--- begin Data provided ---

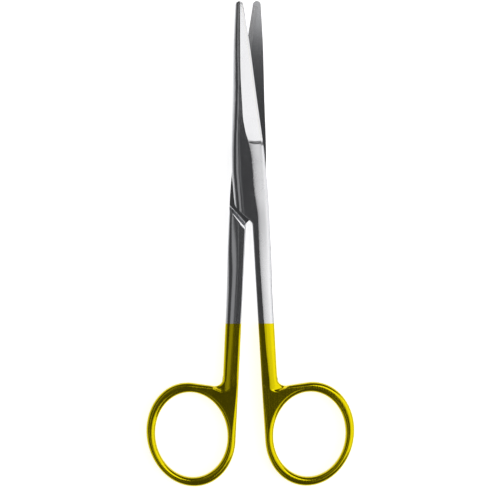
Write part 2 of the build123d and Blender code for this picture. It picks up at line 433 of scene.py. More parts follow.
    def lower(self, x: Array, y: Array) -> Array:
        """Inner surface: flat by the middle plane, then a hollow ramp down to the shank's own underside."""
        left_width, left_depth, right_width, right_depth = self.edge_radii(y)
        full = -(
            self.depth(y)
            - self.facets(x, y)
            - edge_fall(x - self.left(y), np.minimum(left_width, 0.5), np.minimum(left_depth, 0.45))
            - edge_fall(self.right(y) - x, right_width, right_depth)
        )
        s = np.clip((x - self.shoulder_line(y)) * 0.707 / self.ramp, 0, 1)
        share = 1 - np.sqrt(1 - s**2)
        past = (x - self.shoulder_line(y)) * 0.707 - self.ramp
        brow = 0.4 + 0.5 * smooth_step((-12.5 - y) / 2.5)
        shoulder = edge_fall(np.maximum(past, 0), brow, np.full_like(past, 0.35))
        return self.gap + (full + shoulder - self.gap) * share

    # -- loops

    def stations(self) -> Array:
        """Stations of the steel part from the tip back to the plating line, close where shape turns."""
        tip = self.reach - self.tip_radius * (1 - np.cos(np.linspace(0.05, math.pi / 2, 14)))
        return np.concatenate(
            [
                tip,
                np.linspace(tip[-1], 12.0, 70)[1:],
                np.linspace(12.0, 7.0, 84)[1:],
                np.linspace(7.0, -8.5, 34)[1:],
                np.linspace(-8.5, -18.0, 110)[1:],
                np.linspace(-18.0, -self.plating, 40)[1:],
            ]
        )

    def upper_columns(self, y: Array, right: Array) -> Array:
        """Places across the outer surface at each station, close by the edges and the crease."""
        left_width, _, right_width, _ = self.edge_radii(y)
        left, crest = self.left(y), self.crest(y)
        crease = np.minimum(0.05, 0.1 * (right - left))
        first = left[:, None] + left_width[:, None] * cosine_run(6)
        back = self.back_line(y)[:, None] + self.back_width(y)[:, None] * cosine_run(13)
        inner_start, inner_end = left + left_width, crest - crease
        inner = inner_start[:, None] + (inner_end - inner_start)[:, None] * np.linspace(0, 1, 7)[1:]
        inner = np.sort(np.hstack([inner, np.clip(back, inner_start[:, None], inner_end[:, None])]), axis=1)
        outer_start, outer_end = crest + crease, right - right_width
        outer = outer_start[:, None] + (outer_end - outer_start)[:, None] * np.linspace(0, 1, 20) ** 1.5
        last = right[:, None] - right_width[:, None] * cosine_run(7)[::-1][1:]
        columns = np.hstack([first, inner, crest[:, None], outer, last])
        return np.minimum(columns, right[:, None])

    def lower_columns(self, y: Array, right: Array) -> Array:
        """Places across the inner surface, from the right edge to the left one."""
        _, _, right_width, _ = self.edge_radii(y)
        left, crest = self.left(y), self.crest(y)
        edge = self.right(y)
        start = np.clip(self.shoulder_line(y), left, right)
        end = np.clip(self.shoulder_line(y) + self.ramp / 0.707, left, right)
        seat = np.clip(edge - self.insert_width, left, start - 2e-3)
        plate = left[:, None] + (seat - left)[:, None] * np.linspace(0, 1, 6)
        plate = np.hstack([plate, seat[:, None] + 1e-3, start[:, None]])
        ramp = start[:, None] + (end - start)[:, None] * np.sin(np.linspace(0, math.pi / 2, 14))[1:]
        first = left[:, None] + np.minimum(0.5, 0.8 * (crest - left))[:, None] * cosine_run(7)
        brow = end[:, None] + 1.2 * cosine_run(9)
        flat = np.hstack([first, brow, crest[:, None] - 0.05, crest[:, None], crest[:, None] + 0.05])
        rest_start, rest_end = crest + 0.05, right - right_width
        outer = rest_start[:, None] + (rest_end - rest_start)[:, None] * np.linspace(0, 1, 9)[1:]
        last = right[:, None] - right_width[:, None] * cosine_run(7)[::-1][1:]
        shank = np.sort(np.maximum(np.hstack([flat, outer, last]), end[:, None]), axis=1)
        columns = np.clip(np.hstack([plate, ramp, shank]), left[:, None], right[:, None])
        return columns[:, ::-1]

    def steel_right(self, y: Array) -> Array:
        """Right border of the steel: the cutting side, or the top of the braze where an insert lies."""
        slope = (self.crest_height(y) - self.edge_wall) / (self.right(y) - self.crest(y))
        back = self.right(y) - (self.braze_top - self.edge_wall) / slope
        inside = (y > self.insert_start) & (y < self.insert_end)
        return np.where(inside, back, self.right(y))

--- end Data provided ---

### Your goal
Pull every line containing "part" from the data.

### The response
Write part 2 of the build123d and Blender code for this picture. It picks up at line 433 of scene.py. More parts follow.
        """Stations of the steel part from the tip back to the plating line, close where shape turns."""